Car Octavia E. Butler se montre d'une grande efficacité dans la construction de ce récit. le rythme varie selon les périodes : rapide, au début, pour nous permettre de prendre pied dans l'action sans trainer, avec des chapitres brefs. Et les parties qui s'allongent progressivement, à mesure que Dana comprend ce qui lui arrive, qu'elle s'intègre dans ce XIXe siècle si dur, mais si intense, à tel point qu'elle finit presque par le considérer comme son « chez soi ». de plus, les trames narratives s'entrelacent et s'enrichissent, sans pourtant se montrer complexes. Ce roman est facile à lire (je ne parle pas du fond, qui est pesant, car les thèmes abordés sont cruels) : les personnages sont suffisamment caractérisés pour que l'on ne s'emmêle pas les pinceaux ; les évènements se succèdent à un rythme plaisant et efficace.
J'ai d'ailleurs, à la lecture de Liens de sang, rapidement pensé au superbe, mais tout aussi terrifiant Nickel Boys de Colson Whitehead. Terrifiant car lui aussi a su retranscrire dans sa prose l'horreur de ces situations quotidiennes de personnes jugées inférieures à d'autres et donc obligées d'obéir en tout à l'autre.
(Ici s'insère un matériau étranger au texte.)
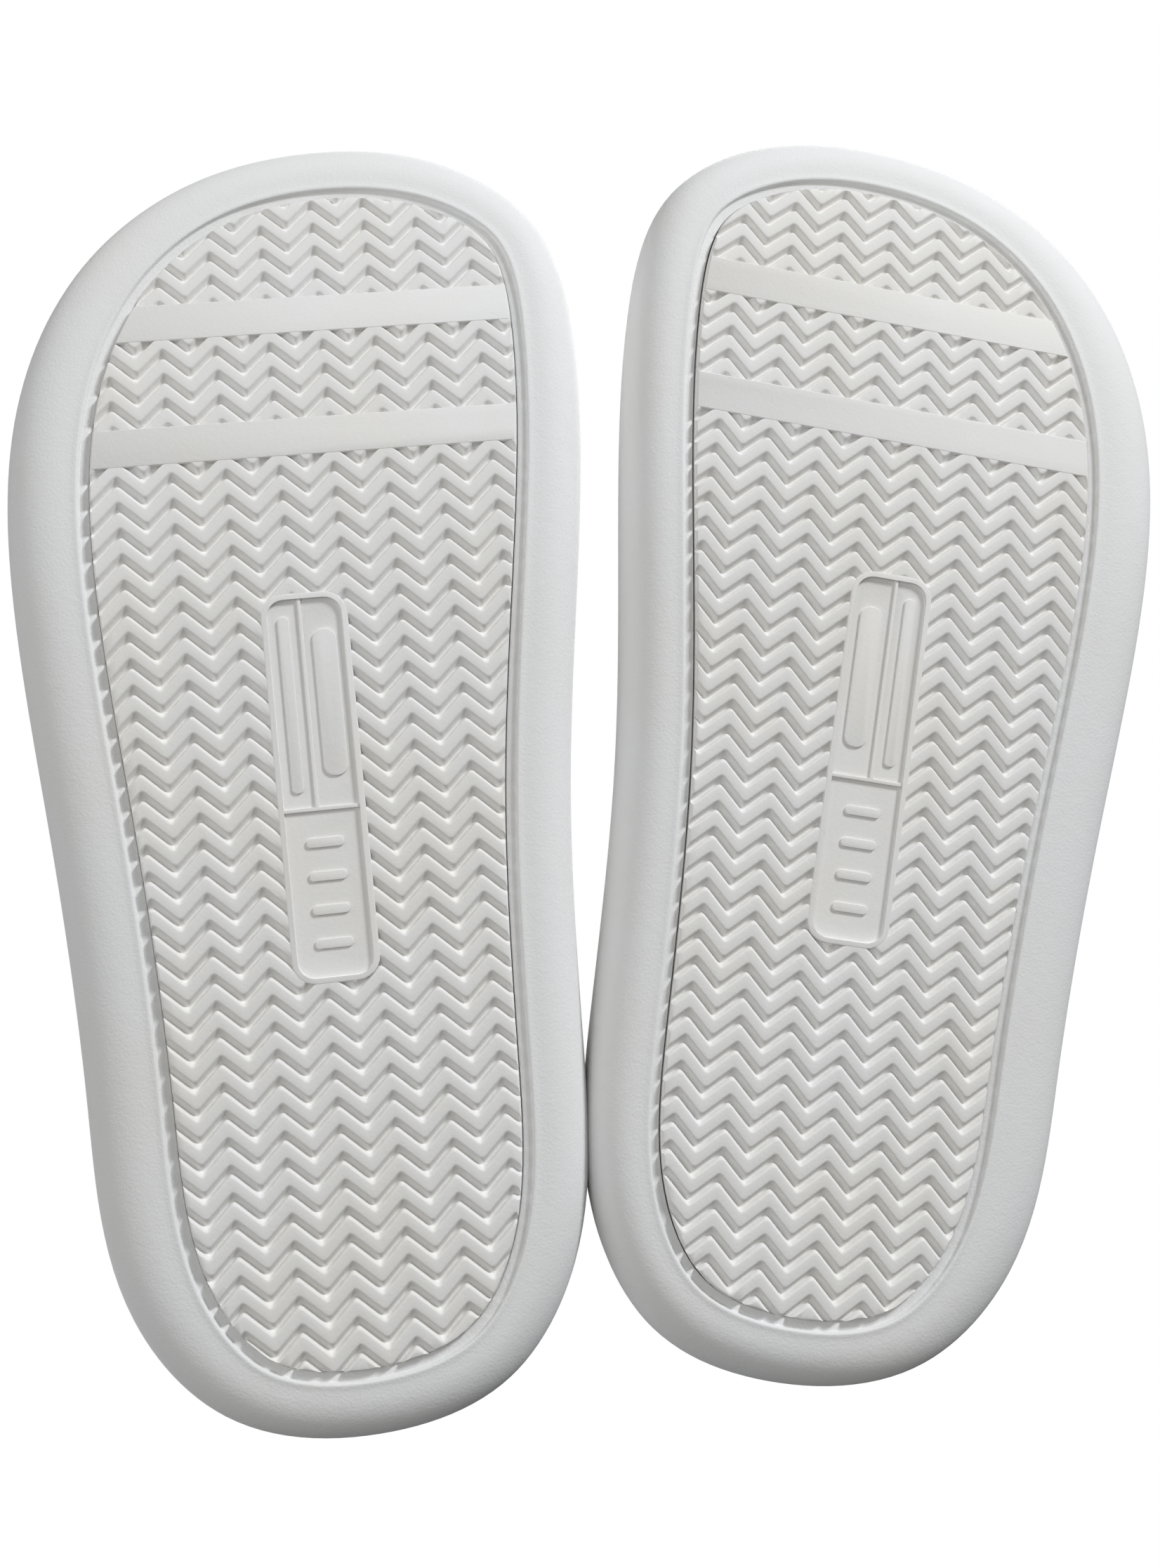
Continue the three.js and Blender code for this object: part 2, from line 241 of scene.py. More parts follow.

Même si c'est un parfait abruti. Ou un sadique. Ou un connard fini. Et avoir une autre preuve de la monstruosité potentielle de l'humain (je sais, je sais, on en a tous les jours) n'est pas réjouissant. Et pourtant, la lecture de ces deux romans est un plaisir. Car dans les deux cas, les auteurs sont parvenus à nous faire vivre ces époques, à nous faire aimer ces personnages. Et donc à souffrir avec eux.
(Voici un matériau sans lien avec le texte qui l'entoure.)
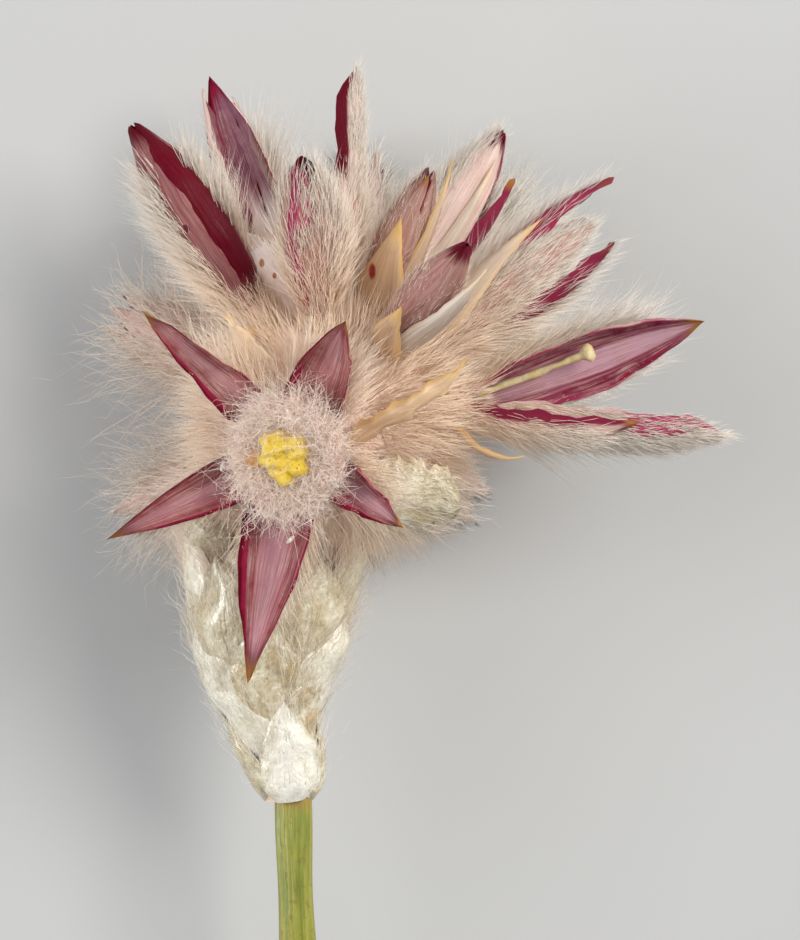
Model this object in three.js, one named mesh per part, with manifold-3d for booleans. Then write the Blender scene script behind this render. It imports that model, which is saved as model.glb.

Pour un coup d'essai, c'est un coup de maitre : ma première lecture d'Octavia E. Butler m'a convaincu de poursuivre dans cette voie. Liens de sang m'a enchanté par sa narration et, surtout, par la force de ses personnages : Dana, bien sûr, mais aussi Alice, l'esclave favorite de Rufus, l'ancêtre de Dana. Personnages forts, mais pas stéréotypés. Période cruelle, mais qui évite les clichés. Octavia E. Butler a su dépeindre des réalités sans pitié en finesse, sans les facilités d'usage. Avec le souci de comprendre et de faire comprendre, de partager des interrogations et de tenter d'y répondre. Un magnifique roman, vraiment.